Problem to work on
Write out all the data again, exactly as it stands.

==== Data excerpt ====

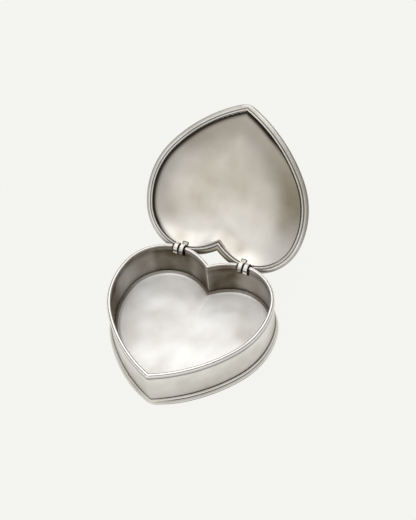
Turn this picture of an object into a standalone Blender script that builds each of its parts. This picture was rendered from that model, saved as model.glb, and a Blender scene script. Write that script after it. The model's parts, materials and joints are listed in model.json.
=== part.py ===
"""A heart-shaped pewter keepsake box, with its lid standing open on two small hinges.

Lengths are in metres and +Z is up. The origin is on the flat underside, in the
middle of the box. The heart's point is towards -Y, its cleft and hinges towards +Y.

The lid is drawn closed, resting on the rim, and an empty on the hinge pins turns
it open, so that every size of the lid is read straight from the body it closes.
"""
import math

import bmesh
import bpy

MM = 0.001

# Fits between the pieces
SEAT_GAP = 0.3 * MM
PIN_CLEARANCE = 0.1 * MM
NOTCH_CLEARANCE = 0.4 * MM
OVERRUN = 3.0 * MM

# How outlines are welded into solids and where shading keeps a line
WELD_DISTANCE = 0.01 * MM
SHARP_ANGLE = math.radians(35)

# The heart, at the outer face of the wall: four arcs a side, each tangent to the next
CLEFT_RADIUS_SHARE = 1.45
CLEFT_START = math.radians(112)
LOBE_RADIUS = 29.9 * MM
LOBE_X_SHARE = 0.732
LOBE_Y_SHARE = 0.669
LOBE_END = math.radians(14.7)
SHOULDER_RADIUS = 51.3 * MM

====

Task answer
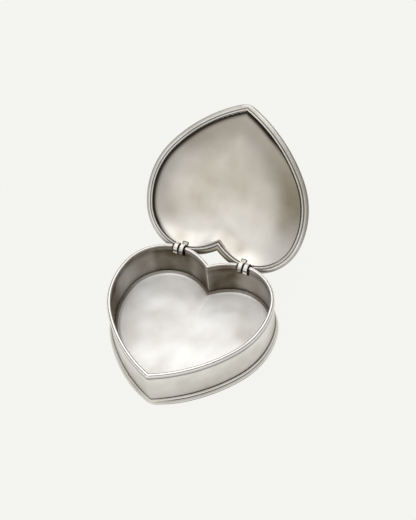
Turn this picture of an object into a standalone Blender script that builds each of its parts. This picture was rendered from that model, saved as model.glb, and a Blender scene script. Write that script after it. The model's parts, materials and joints are listed in model.json.
=== part.py ===
"""A heart-shaped pewter keepsake box, with its lid standing open on two small hinges.

Lengths are in metres and +Z is up. The origin is on the flat underside, in the
middle of the box. The heart's point is towards -Y, its cleft and hinges towards +Y.

The lid is drawn closed, resting on the rim, and an empty on the hinge pins turns
it open, so that every size of the lid is read straight from the body it closes.
"""
import math

import bmesh
import bpy

MM = 0.001

# Fits between the pieces
SEAT_GAP = 0.3 * MM
PIN_CLEARANCE = 0.1 * MM
NOTCH_CLEARANCE = 0.4 * MM
OVERRUN = 3.0 * MM

# How outlines are welded into solids and where shading keeps a line
WELD_DISTANCE = 0.01 * MM
SHARP_ANGLE = math.radians(35)

# The heart, at the outer face of the wall: four arcs a side, each tangent to the next
CLEFT_RADIUS_SHARE = 1.45
CLEFT_START = math.radians(112)
LOBE_RADIUS = 29.9 * MM
LOBE_X_SHARE = 0.732
LOBE_Y_SHARE = 0.669
LOBE_END = math.radians(14.7)
SHOULDER_RADIUS = 51.3 * MM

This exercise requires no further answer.